Pseudo-fermion functional renormalization group with magnetic fields

Abstract

The pseudo-fermion functional renormalization group is generalized to treat spin Hamiltonians with finite magnetic fields, enabling its application to arbitrary spin lattice models with linear and bilinear terms in the spin operators. We discuss in detail an efficient numerical implementation of this approach making use of the system's symmetries. Particularly, we demonstrate that the inclusion of small symmetry-breaking magnetic seed fields regularizes divergences of the susceptibility at magnetic phase transitions. This allows the investigation of spin models within magnetically ordered phases at 𝑇=0 in the physical limit of vanishing renormalization group parameter Λ. We explore the capabilities and limitations of this method extension for Heisenberg models on the square, honeycomb, and triangular lattices.
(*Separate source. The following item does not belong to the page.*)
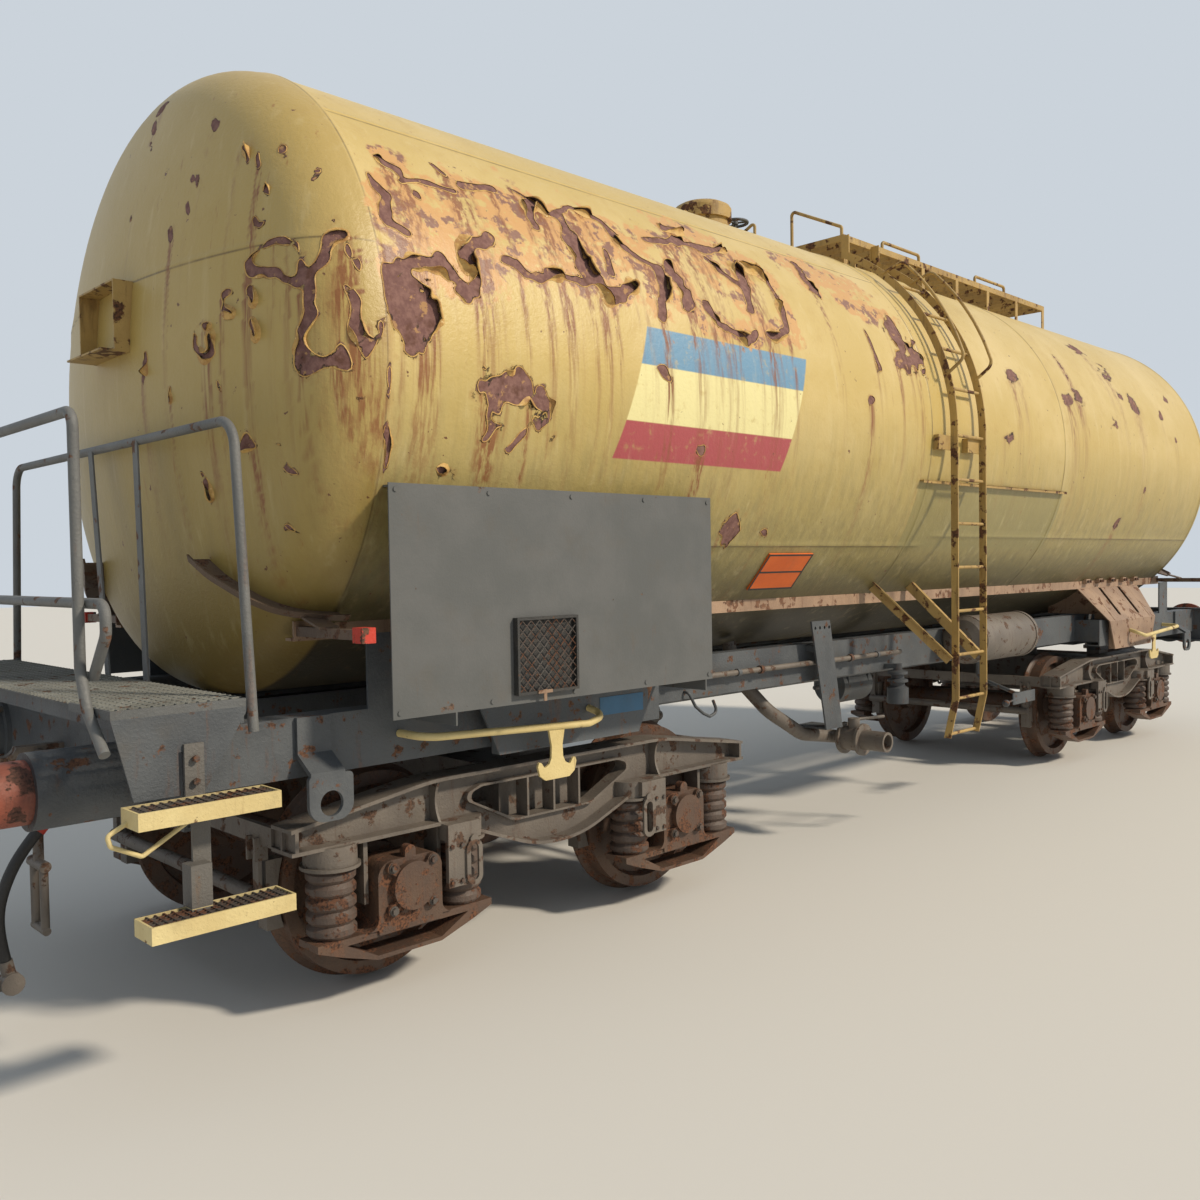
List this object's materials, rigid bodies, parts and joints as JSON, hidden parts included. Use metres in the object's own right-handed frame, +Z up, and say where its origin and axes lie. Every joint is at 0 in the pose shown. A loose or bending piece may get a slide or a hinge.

While the zero-field magnetizations of these systems are systematically overestimated, the types of magnetic orders are correctly captured, even if the local orientations of the seed field are chosen differently than the spin orientations of the realized magnetic order. Furthermore, the magnetization curve of the square lattice Heisenberg antiferromagnet shows good agreement with error controlled methods. In the future, the inclusion of magnetic fields in the pseudo-fermion functional renormalization group, which is also possible in three-dimensional spin systems, will enable a variety of additional interesting applications such as the investigation of magnetization plateaus.